Islamic State militant Amar Hussein says he reads the Quran all day in his tiny jail cell to become a better person. He also says he raped more than 200 women from Iraqi minorities, and shows few regrets.
Kurdish intelligence authorities gave Reuters rare access to Hussein and another Islamic State militant who were both captured during an assault on the city of Kirkuk in October that killed 99 civilians and members of the security forces. Sixty-three Islamic State militants died.
Hussein said his emirs, or local Islamic State commanders, gave him and others a green light to rape as many Yazidi and other women as they wanted. “Young men need this,” Hussein told Reuters in an interview after a Kurdish counter-terrorism agent removed a black hood from his head. “This is normal.”
Hussein said he moved from house to house in several Iraqi cities raping women from the Yazidi sect and other minorities at a time when Islamic State was grabbing more and more territory from Iraqi security forces.
Kurdish security officials say they have evidence of Hussein raping and killing but they don't know what the scale is. Reuters could not independently verify Hussein's account.
Witnesses and Iraqi officials say Islamic State fighters raped many Yazidi women after the group rampaged through northern Iraq in 2014. It also abducted many Yazidi women as sex slaves and killed some of their male relatives, they said.
Human rights groups have chronicled widespread abuses by Islamic State against the Yazidis.
Hussein said he also killed about 500 people since joining Islamic State in 2013. "We shot whoever we needed to shoot and beheaded whoever we needed to beheaded," said Hussein.
He recalled how emirs trained him to kill, which was difficult at first when one person was brought for a practice kill.
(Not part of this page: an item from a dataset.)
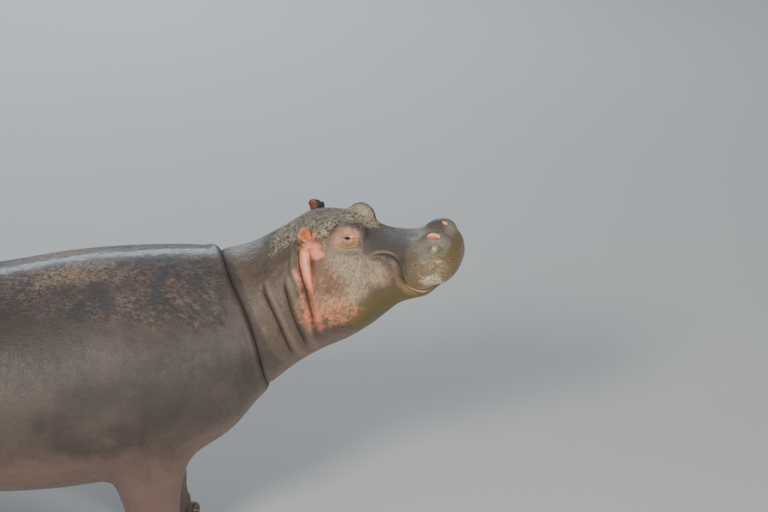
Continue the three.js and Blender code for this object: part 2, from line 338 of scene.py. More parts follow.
def far_along(line):
    """How far along the line each of its points lies."""
    return np.concatenate([[0], np.cumsum(np.hypot(*np.diff(line, axis=0).T))])


shoulder_fold = trace([(652, 1400), (659, 1309), (666, 1281), (687, 1227), (726, 1157), (763, 1080),
                       (800, 980), (838, 800), (862, 560)])
neck_folds = [
    trace([(812, 1262), (827, 1232), (873, 1170), (922, 1085), (962, 970), (985, 860)]),
    trace([(938, 1290), (947, 1256), (975, 1185), (1005, 1073), (1024, 990), (1032, 900)])]
ear_folds = [
    trace([(1007, 1400), (1010, 1370), (1015, 1336), (1025, 1297), (1042, 1240), (1056, 1170),
           (1067, 1103), (1073, 1010)]),
    trace([(1054, 1398), (1060, 1364), (1065, 1337), (1071, 1298), (1080, 1240), (1088, 1190)])]
mouth = trace(on_head((312, -66), (330, -58), (357, -56), (385, -59), (408, -68), (433, -94), (444, -130),
                      (462, -173), (508, -200), (570, -200), (640, -184), (720, -172)))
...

It became easier day by day. "Seven, eight, ten at a time. Thirty or 40 people. We would take them in desert and kill them," said Hussein, an imposing, well-built figure, who was wearing metal handcuffs.
Eventually, he became highly efficient, never hesitating to kill. "I would sit them down, put a blindfold on them and fire a bullet into their heads," he said. "It was normal."
Trouble
Counter-terrorism agents said Hussein was trouble when he first arrived. "He was so strong he snapped the plastic handcuffs off his wrists," said one.
Hussein sees himself as a victim of hardship, a product of a broken home and poverty in his hometown of Mosul, where Iraqi forces have launched an offensive against Islamic State to dislodge them from their last stronghold in Iraq.
"I had no money. No one to say 'This is wrong, this is right.' No jobs. I had friends but no one to give me advice," said Hussein, who has been held in the cell with a barred window since his capture in October.
Religious slogans are scratched on its cement walls by previous jihadist prisoners. His only possessions are a thick blanket and a Quran. On the floor is a polystyrene plate with broth and some rice. Thick, metal handcuffs hang on a nearby wall.
Hussein, now 21, began his career as an Islamic militant began when he was just 14, he said. He was drawn to jihad by his local mosque preacher, then he joined al-Qaeda and now awaits legal proceedings as a member of Islamic State, the successor of al-Qaeda's Iraq branch.
Counter-terrorism agents described a second prisoner, Ghaffar Abdel Rahman, as less forthcoming, and said he had revealed little during questioning about his experiences as a checkpoint and logistics man for Islamic State.
Abdel Rahman, 31, with long hair and beard and a blank stare, gave little away in a separate interview with Reuters.
He admitted to opening fire on security forces in the raid on Kirkuk but says he never killed anyone. He said he and his brother joined Islamic State because otherwise, as state employees, they would have been killed by the group.
His Kurdish captors did not comment on his story, but Iraqi authorities are generally sceptical of fighters who say they had no choice.
Abdel Rahman's only hint of anger came when he was asked his view of Shi'ite Prime Minister Haider al-Abadi and he suggested Iraq would always be plagued by instability because many sects live in the country.
"He (Abadi) does not provide people with justice," said Abdel Rahman.